Request:
Repeat exactly the lines running from the line that contains "node = cad_parts[name]" to the line that contains "bevel.use_clamp_overlap = True"; include both ends and add nothing.

Material provided:
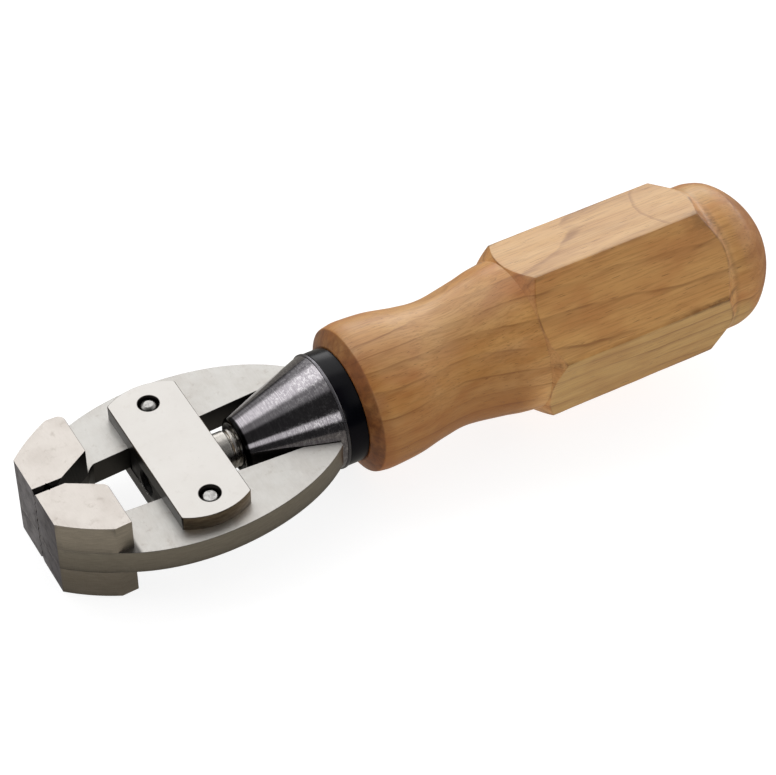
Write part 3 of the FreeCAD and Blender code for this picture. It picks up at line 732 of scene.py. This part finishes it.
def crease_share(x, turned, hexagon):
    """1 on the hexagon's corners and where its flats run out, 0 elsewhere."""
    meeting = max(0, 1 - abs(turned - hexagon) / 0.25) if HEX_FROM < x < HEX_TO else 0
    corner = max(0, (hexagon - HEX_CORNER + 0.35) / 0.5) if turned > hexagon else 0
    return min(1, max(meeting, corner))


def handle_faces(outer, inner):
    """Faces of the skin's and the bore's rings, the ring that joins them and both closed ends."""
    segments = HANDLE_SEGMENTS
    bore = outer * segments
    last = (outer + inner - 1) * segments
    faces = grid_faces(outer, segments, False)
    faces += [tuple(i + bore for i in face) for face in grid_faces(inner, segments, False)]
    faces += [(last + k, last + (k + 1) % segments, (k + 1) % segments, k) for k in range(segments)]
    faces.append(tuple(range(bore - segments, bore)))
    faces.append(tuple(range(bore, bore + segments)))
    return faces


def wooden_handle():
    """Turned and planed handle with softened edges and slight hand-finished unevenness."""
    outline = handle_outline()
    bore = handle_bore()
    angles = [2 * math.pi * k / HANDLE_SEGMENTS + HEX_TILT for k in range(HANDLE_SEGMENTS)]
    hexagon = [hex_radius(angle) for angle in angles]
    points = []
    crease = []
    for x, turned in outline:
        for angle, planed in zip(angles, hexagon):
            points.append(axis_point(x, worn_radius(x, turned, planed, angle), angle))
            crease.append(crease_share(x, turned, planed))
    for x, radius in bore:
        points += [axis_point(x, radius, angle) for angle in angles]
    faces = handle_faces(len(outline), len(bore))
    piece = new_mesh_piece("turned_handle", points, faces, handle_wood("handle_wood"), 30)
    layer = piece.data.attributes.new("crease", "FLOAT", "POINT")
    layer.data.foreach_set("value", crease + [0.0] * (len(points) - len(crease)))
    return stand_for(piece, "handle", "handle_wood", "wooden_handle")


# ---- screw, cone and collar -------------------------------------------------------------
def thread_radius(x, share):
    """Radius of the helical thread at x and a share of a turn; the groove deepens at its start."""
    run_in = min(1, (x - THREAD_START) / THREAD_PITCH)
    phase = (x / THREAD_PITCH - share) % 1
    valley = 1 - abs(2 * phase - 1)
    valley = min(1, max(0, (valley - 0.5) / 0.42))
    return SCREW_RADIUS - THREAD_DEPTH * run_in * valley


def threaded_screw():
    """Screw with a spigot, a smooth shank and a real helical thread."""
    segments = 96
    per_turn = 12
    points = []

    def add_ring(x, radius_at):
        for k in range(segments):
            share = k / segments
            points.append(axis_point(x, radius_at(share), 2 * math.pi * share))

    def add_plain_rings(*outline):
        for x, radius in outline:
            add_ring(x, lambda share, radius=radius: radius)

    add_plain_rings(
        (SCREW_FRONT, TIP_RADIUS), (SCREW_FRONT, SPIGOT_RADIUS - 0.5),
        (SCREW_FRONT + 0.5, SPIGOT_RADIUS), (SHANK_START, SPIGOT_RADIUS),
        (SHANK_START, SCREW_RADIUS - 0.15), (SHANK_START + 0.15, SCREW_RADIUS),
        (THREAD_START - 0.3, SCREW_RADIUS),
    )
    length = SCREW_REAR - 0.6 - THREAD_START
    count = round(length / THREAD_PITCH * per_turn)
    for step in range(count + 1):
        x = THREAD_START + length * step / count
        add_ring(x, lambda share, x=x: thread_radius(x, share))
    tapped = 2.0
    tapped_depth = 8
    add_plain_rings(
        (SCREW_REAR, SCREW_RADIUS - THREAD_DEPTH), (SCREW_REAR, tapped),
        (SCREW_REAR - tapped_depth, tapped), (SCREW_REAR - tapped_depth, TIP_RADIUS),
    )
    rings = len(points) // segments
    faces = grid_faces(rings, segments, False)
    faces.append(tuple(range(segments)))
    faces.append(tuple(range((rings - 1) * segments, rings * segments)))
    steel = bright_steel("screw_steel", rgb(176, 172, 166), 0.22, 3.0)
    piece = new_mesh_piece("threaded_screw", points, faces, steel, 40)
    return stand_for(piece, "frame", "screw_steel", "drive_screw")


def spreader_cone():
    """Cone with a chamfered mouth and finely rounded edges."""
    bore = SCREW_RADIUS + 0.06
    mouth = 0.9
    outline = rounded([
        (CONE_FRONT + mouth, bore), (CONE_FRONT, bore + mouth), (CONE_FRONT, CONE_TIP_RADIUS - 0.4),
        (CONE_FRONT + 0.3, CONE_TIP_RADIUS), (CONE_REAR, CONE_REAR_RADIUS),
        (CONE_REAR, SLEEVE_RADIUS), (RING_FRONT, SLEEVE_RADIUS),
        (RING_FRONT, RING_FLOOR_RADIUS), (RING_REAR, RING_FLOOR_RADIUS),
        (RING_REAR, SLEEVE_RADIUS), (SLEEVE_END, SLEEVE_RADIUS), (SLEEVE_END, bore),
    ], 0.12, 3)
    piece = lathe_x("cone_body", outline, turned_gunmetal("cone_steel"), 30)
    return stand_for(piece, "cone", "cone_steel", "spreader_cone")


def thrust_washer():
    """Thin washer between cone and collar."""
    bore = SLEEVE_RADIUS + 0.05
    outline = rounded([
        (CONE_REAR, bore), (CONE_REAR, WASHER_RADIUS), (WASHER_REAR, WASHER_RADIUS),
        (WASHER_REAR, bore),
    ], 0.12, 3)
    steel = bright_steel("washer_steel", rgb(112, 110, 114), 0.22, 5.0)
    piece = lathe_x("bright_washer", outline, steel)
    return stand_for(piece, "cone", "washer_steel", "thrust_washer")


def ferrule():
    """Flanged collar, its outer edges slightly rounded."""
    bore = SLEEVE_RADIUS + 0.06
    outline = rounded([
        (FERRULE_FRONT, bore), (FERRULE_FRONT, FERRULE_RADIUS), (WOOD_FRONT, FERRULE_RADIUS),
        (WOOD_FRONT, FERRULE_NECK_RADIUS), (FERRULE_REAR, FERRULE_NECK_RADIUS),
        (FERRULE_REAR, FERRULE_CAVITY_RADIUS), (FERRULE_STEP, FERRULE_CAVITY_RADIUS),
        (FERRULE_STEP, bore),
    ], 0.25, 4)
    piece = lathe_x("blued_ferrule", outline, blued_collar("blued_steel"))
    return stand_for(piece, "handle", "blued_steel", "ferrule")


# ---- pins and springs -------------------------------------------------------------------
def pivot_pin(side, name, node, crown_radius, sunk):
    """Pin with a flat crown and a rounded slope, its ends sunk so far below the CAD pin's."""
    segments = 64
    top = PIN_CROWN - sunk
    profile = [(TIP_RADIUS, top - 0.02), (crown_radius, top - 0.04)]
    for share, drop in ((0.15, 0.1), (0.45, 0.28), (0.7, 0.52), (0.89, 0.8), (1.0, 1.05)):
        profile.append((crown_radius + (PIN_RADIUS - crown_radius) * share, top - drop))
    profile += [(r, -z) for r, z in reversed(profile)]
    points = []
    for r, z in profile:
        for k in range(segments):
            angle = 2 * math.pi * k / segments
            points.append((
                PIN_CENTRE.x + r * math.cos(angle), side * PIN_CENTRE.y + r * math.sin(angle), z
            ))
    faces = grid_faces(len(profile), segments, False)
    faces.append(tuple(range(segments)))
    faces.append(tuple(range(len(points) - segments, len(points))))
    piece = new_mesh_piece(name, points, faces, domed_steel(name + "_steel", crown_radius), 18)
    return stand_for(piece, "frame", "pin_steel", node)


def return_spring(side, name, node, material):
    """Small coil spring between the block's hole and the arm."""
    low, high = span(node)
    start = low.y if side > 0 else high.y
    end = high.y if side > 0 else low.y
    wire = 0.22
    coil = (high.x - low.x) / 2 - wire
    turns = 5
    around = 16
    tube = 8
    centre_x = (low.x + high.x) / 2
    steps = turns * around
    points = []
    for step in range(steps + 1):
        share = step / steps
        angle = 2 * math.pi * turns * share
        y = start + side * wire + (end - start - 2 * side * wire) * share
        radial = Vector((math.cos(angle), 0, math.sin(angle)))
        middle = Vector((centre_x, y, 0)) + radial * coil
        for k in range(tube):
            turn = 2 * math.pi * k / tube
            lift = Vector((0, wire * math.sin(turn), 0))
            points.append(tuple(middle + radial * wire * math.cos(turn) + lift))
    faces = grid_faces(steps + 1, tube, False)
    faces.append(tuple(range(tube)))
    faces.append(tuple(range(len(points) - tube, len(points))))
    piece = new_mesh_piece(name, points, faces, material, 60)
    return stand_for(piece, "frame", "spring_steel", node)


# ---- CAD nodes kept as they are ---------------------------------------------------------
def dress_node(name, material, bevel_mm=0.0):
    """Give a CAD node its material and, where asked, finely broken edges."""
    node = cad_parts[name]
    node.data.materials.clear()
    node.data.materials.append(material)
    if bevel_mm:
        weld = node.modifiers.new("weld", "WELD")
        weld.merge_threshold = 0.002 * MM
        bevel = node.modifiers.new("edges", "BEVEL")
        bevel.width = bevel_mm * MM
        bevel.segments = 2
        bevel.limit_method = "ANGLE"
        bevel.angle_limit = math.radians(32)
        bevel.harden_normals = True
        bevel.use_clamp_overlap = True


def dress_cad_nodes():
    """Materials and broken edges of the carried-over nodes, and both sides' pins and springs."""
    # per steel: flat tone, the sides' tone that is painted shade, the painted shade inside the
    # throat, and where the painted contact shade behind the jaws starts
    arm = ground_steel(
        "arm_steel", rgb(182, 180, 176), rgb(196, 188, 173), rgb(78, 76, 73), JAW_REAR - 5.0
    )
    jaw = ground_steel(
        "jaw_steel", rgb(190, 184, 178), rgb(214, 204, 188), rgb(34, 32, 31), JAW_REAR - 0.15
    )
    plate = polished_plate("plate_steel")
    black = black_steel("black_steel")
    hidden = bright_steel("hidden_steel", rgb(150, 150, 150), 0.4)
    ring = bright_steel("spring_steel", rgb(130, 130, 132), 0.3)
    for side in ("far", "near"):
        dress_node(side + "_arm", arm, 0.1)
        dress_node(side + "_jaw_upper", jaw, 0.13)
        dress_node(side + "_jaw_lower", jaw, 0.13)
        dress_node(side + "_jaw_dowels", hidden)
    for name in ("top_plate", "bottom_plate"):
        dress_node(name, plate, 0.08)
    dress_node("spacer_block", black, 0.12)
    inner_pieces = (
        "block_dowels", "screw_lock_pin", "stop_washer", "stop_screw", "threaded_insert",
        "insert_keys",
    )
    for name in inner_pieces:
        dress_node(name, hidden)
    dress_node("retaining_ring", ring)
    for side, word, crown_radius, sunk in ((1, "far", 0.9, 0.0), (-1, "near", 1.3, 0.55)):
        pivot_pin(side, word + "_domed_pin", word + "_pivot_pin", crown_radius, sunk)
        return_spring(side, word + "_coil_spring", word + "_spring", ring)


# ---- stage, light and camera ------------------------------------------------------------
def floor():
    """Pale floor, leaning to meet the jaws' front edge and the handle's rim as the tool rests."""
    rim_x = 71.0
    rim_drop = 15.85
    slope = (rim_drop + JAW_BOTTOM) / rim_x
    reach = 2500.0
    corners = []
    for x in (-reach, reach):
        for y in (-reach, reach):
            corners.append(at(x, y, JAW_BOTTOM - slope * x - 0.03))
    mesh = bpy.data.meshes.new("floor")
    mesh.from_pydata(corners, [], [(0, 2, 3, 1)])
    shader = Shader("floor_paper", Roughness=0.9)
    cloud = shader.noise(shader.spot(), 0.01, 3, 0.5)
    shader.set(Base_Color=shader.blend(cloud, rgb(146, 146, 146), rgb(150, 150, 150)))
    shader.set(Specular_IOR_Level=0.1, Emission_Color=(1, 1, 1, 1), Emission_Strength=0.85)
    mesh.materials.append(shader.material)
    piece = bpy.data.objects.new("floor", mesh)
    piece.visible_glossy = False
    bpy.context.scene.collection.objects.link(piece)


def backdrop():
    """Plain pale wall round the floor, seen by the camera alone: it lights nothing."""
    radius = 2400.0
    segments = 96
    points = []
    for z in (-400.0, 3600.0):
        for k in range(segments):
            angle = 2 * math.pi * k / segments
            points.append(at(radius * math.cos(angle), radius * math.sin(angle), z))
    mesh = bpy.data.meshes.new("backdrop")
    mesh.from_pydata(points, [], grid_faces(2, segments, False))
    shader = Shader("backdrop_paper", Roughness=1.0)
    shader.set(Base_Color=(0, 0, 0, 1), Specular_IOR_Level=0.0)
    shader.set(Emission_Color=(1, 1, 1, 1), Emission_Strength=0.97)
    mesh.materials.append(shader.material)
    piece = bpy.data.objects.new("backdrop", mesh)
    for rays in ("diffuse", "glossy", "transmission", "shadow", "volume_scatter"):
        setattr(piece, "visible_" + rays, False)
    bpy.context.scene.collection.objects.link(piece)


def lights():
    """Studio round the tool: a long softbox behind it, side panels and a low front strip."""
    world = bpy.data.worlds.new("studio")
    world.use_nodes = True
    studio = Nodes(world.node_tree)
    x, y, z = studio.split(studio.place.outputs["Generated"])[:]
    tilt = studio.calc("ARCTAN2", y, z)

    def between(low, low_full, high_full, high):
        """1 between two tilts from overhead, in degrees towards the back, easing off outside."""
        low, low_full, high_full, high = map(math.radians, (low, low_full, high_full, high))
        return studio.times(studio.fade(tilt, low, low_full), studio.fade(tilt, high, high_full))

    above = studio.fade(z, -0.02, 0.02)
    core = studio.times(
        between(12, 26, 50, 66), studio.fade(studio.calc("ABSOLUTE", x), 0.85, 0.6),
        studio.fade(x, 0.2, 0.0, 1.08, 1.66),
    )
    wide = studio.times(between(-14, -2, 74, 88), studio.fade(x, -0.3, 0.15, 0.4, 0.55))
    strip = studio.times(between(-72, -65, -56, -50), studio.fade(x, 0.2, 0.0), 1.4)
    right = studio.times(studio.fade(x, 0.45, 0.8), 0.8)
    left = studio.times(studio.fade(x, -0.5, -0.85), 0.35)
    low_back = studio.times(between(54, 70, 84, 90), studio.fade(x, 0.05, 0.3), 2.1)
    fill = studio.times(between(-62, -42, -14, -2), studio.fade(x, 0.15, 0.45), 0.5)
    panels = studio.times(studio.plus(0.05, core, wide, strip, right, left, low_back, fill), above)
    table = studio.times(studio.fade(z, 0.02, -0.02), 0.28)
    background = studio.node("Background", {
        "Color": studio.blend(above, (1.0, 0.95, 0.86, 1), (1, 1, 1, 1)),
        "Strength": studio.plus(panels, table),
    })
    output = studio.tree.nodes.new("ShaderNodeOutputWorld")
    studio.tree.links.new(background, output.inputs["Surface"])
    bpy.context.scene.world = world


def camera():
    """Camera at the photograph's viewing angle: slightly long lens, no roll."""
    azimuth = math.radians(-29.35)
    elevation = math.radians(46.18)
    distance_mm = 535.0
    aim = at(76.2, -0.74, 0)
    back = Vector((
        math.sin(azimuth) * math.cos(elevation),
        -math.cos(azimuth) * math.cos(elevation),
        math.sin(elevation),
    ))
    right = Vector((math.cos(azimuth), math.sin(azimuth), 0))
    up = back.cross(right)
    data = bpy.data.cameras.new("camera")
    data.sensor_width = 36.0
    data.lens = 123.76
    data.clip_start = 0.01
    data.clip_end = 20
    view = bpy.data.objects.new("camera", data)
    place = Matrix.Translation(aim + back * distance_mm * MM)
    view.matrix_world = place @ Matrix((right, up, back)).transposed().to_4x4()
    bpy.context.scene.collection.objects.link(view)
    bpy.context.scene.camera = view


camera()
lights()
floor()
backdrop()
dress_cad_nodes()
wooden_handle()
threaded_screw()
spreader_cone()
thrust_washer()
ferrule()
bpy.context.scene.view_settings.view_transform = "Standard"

Exercise output:
    node = cad_parts[name]
    node.data.materials.clear()
    node.data.materials.append(material)
    if bevel_mm:
        weld = node.modifiers.new("weld", "WELD")
        weld.merge_threshold = 0.002 * MM
        bevel = node.modifiers.new("edges", "BEVEL")
        bevel.width = bevel_mm * MM
        bevel.segments = 2
        bevel.limit_method = "ANGLE"
        bevel.angle_limit = math.radians(32)
        bevel.harden_normals = True
        bevel.use_clamp_overlap = True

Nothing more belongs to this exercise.